Natural de Itajubá, no sul da Bahia, ela carrega o conhecimento que adquiriu desde pequena em seu trabalho com cabelos. “Para mim, a ancestralidade vai além da questão consanguínea, ela é encontrada na troca de mulheres negras que vão aprendendo umas com as outras, se conectando e adquirindo novos conhecimentos”, explica. Nessas trocas, ela passou a se conhecer melhor e entender sua própria beleza. Para a especialista, a vaidade capilar não passa só pelos cabelos longos, mas também pela cabeça raspada e o carinho com os fios.

Ao longo da carreira, Lu Safro percebeu que o processo, muitas vezes, acabava sendo doloroso, porque envolve puxar os fios, machucando o couro cabeludo. “Eu gostava quando minha avó e minhas tias faziam meu cabelo, mas não gostava da dor. Sempre ouvi que ‘ficar bonita dói mesmo’, mas não queria que minhas filhas continuassem chorando ou que minhas clientes reclamassem”, conta Lu. Foi quando teve a ideia de desenvolver uma técnica de acabamento natural e indolor, seu Método Lusafro. “Eu fui construindo essa forma de arrumar e trançar o cabelo sem sofrer, para acabar com essa ideia de que, como essa é minha genética, eu tenho que sofrer mesmo.”
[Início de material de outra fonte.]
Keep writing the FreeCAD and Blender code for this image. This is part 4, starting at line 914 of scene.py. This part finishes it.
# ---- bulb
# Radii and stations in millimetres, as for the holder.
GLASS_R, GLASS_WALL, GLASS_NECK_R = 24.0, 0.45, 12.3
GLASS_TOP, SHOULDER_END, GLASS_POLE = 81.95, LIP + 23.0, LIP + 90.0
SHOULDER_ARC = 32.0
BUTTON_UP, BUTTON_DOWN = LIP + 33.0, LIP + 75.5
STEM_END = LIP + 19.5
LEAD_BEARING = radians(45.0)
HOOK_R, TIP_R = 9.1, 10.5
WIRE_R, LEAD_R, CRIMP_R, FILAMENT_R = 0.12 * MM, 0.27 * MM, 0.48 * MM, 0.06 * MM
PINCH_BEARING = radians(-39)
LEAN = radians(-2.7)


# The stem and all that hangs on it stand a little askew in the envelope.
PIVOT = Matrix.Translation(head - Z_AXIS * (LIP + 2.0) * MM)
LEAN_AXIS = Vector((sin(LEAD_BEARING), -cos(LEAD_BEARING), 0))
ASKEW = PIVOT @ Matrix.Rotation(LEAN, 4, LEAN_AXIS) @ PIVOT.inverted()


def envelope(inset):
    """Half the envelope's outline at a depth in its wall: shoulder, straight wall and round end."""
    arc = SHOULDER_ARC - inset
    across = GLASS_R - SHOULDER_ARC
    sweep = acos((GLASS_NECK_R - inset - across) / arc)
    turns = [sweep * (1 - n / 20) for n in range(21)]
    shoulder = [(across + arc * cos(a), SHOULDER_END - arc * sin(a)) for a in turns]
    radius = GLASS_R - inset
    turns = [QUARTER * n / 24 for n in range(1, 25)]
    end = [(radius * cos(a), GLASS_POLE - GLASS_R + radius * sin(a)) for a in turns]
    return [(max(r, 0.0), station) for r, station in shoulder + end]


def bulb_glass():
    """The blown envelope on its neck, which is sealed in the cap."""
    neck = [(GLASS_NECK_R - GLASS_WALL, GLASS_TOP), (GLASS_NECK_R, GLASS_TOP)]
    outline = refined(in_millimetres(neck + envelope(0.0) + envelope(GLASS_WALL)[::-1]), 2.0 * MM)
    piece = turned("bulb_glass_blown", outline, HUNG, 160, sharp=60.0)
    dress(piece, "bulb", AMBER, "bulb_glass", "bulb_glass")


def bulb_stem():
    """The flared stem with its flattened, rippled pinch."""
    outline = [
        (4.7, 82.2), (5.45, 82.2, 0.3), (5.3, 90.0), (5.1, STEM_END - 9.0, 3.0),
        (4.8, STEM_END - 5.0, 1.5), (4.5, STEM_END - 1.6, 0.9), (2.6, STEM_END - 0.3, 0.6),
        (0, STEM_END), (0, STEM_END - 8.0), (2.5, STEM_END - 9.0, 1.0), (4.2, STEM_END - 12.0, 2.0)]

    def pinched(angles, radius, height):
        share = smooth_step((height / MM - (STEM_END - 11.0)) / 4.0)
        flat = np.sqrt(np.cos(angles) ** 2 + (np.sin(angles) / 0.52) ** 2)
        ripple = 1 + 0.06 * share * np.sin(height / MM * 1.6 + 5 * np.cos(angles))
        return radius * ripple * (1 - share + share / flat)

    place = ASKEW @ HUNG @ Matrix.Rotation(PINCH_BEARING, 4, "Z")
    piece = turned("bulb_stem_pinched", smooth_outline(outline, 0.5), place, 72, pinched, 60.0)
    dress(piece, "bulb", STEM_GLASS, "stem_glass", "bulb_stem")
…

As duas especialistas relatam histórias de afago que entrelaçam suas trajetórias profissionais. Refúgio é a palavra que define o momento de troca, seja no salão ou em algum trabalho pontual. “Poder fazer isso por outras pessoas é fazer por mim também, para que elas se sintam bem como eu me sinto quando vou trançar um cabelo”, afirma Lu. Virgínia sente ainda que existe um espaço de acolhimento, aceitação e troca: “Uma vai fortalecendo a outra, compartilhando experiências de vida e conhecimentos”.

Tipos de tranças e procedimentos para cabelos afro

  1. A trança nagô é realizada a partir da raiz, bem rente ao couro cabeludo, seguindo por todo comprimento. Na parte de cima da cabeça, ela pode ter desenhos e escritos. Essa técnica é realizada apenas com os fios naturais ou com a adição de cabelos sintéticos. 
  2. As box braids são tranças finas feitas desde a raiz que seguem por toda a extensão do cabelo. Elas podem ampliar o comprimento das madeixas, já que combinam fibra sintética e o cabelo natural. A manutenção consiste em lavar a raiz com xampu neutro e secar bem, para que não estraguem. Além disso, elas duram de dois a três meses e o uso da touca de cetim durante a noite aumenta a conservação.
  3. Os dreads, símbolos presentes também nas culturas jamaicanas e indianas, são bastante pedidos nos salões. Eles são feitos desfiando o enrolando o cabelo com uma agulha de crochê. Normalmente é utilizado cabelo humano, sintético, lã ou linha para aumentar o comprimento, trocar a cor do fio ou a textura.
  4. Outra forma de mudar o visual é utilizando laces e apliques de cabelo, opções versáteis e que não mexem na estrutura do fio.